Real-World Examples of Trademark vs Copyright
Let’s look at a few real-world scenarios that illustrate how these two forms of protection work:
- Disney: The Disney name and logo are trademarked, while their films, characters, and music are copyrighted.
- Apple: The Apple logo and product names (like iPhone) are trademarked, and their software code and product designs are copyrighted.
- Star Wars: The franchise uses trademarks for names like “Darth Vader” and “Lightsaber,” while the films, scripts, and soundtracks are protected by copyright.
How to Register a Trademark or Copyright
To register a trademark in the U.S.:
- Search the USPTO database to ensure your mark is unique.
- File an application with the USPTO online.
- Pay the filing fee and respond to any office actions or oppositions.
- Once approved, use the ® symbol and maintain the registration through renewals.
To register a copyright in the U.S.:
- Visit the U.S. Copyright Office website (copyright.gov).
- Complete an online application and submit your work.

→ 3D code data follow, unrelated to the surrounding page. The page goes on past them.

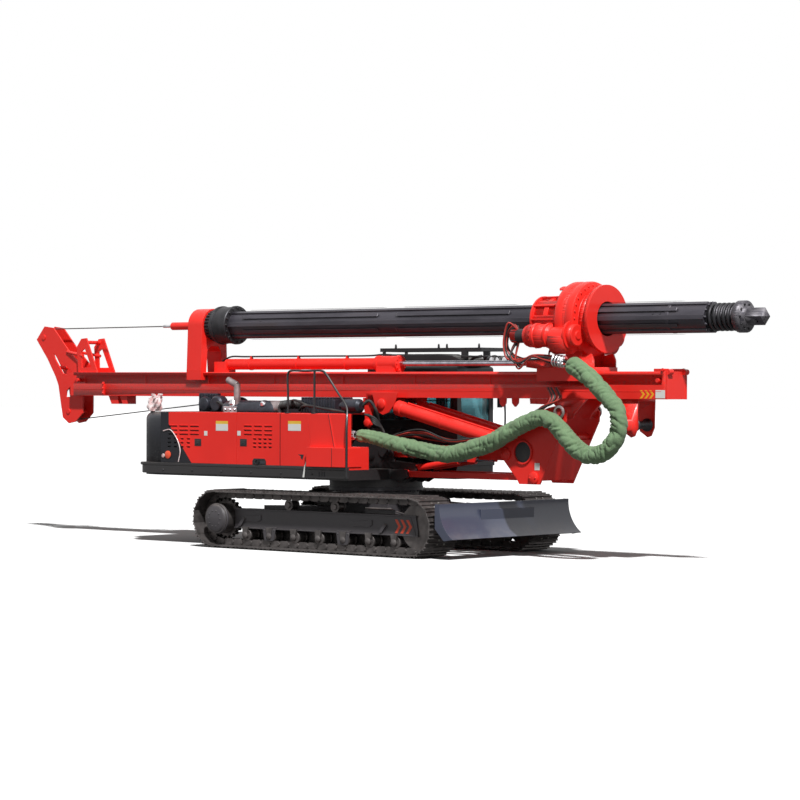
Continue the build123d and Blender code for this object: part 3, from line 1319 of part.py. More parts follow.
# Kelly guide: inverted V frame that slides on the mast, with the swivel behind it
NECK_RADIUS = 180.0
with BuildPart() as kelly_guide:
    foot_z = MAST_TOP + SEAT
    with BuildSketch(station(GUIDE_X[0])) as frame:
        with BuildLine():
            Polyline(
                (-290, foot_z),
                (-175, foot_z),
                (-150, 2950),
                (-90, 3030),
                (90, 3030),
                (150, 2950),
                (175, foot_z),
                (290, foot_z),
                (262, KELLY_Z),
                (-262, KELLY_Z),
                close=True,
            )
        make_face()
        with Locations((0, KELLY_Z)):
            Circle(262)
            Circle(NECK_RADIUS + PIN_GAP, mode=Mode.SUBTRACT)
    extrude(frame.sketch, amount=GUIDE_X[1] - GUIDE_X[0])
    for hand in (-1, 1):
        cheek_y = sorted((hand * (MAST_HALF + SIDE_GAP), hand * 290))
        block(GUIDE_X, cheek_y, (2500, foot_z + 40))
        hook_y = sorted((hand * (WEB_HALF + 20), hand * 280))
        block(GUIDE_X, hook_y, (2500, MAST_TOP - FLANGE_THICKNESS - SIDE_GAP))
    bar((GUIDE_X[0] - 30, 0, KELLY_Z), (GUIDE_X[0] + 1, 0, KELLY_Z), 220)
    bar((-4325, 0, KELLY_Z), (GUIDE_X[0] - 20, 0, KELLY_Z), 62)
kelly_guide.part.label = "kelly_guide"
export_step(kelly_guide.part, "parts/kelly_guide.step")

# Kelly bar: keyed outer tube, flange and bearing neck
with BuildPart() as kelly_bar:
    bar((GUIDE_X[0] + 2, 0, KELLY_Z), (GUIDE_X[1] + 10, 0, KELLY_Z), NECK_RADIUS)
    bar((GUIDE_X[1] + SIDE_GAP, 0, KELLY_Z), (-3240, 0, KELLY_Z), 222)
    bar((-3240, 0, KELLY_Z), (-2890, 0, KELLY_Z), 280)
    bar((-2895, 0, KELLY_Z), (KELLY_TUBE_END, 0, KELLY_Z), KELLY_RADIUS)
    with BuildSketch(station(-2895)) as keys:
        with Locations((0, KELLY_Z)):
            with PolarLocations(KELLY_RADIUS, 6):
                Rectangle(2 * KEY_HEIGHT, 60)
    extrude(keys.sketch, amount=KELLY_TUBE_END + 2895)
kelly_bar.part.label = "kelly_bar"
export_step(kelly_bar.part, "parts/kelly_bar.step")

# Lower end: spring seat, buffer spring, plate and square stub with its pin hole
SPRING_TURNS = 5
PIN_HOLE_X = 6800.0
with BuildPart() as kelly_stub:
    bar((KELLY_TUBE_END, 0, KELLY_Z), (6430, 0, KELLY_Z), 120)
    for turn in range(SPRING_TURNS):
        x = KELLY_TUBE_END + 20 + turn * 72
        bar((x, 0, KELLY_Z), (x + 40, 0, KELLY_Z), 165)
    bar((6410, 0, KELLY_Z), (6560, 0, KELLY_Z), 215)
    bar((6555, 0, KELLY_Z), (6610, 0, KELLY_Z), 140)
    with BuildSketch(station(6600)) as square:
        with Locations((0, KELLY_Z)):
            Rectangle(SQUARE_SIDE, SQUARE_SIDE, rotation=45)
    extrude(square.sketch, amount=KELLY_TIP_X - 6600)
    bar((PIN_HOLE_X, -150, KELLY_Z - 150), (PIN_HOLE_X, 150, KELLY_Z + 150), 35, Mode.SUBTRACT)
kelly_stub.part.label = "kelly_stub"
export_step(kelly_stub.part, "parts/kelly_stub.step")
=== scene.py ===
import math

import bmesh
import bpy
import numpy as np
from bpy.props import FloatProperty, FloatVectorProperty, IntProperty, PointerProperty
from mathutils import Matrix, Vector


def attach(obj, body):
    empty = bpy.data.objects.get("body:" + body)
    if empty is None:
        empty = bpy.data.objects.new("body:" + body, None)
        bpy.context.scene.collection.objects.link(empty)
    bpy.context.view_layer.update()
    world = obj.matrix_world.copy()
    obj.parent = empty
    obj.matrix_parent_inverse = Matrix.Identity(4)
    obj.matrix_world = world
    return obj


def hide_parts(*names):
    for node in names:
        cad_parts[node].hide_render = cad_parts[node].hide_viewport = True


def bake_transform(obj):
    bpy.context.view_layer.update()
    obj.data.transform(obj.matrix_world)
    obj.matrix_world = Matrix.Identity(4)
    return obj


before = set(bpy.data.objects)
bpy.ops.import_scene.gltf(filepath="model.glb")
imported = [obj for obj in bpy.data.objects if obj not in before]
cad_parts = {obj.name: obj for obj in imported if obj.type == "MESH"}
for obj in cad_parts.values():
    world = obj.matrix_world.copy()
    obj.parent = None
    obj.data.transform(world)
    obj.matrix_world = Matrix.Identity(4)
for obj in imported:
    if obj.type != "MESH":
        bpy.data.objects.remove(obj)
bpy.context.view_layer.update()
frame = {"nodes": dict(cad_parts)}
NODES = frame["nodes"]

bl_info = {
    "name": "Piling Rig Looks",
    "version": (1, 0, 0),
    "blender": (4, 5, 0),
    "location": "3D View > Sidebar > Rig",
    "description": "Dresses the tracked rotary piling rig with its finishes and small parts",
    "category": "Object",
}

# The slewing axis stands a little in front of the origin, and places below count from it.
SLEW = np.array([0.25, 0.0, 0.0])
UP = np.array([0.0, 0.0, 1.0])
FORWARD, BACK, LEFT, RIGHT = (1, 0, 0), (-1, 0, 0), (0, 1, 0), (0, -1, 0)

# Corners nearer than WELD are one, and edges shorter than SLIVER are dropped
WELD, SLIVER = 2e-5, 1e-6
# Sampling of a hose along its path, and its sides
HOSE_STEP, HOSE_SIDES = 0.03, 10

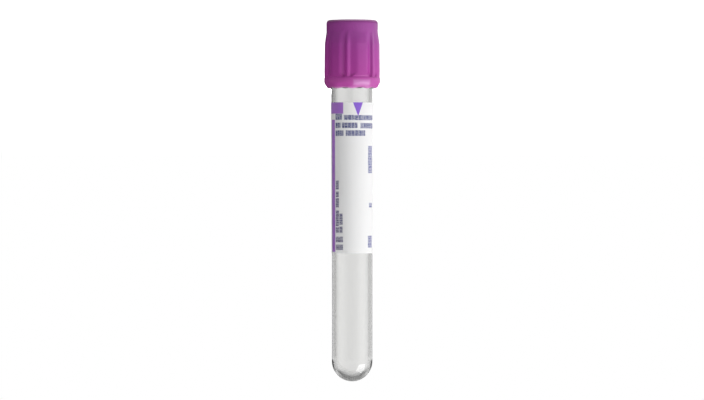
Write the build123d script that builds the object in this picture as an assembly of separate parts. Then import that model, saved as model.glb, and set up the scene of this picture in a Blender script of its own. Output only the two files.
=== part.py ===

- Pay the filing fee and wait for confirmation.
Conclusion
In summary, the difference between trademark vs copyright lies in what they protect: trademarks secure brand identity in commerce, while copyrights protect original creative works. Knowing when and how to use each form of protection can help creators, businesses, and entrepreneurs safeguard their intellectual property effectively. Whether you’re building a brand or creating content, understanding your legal rights ensures that your hard work remains protected and recognized in the marketplace.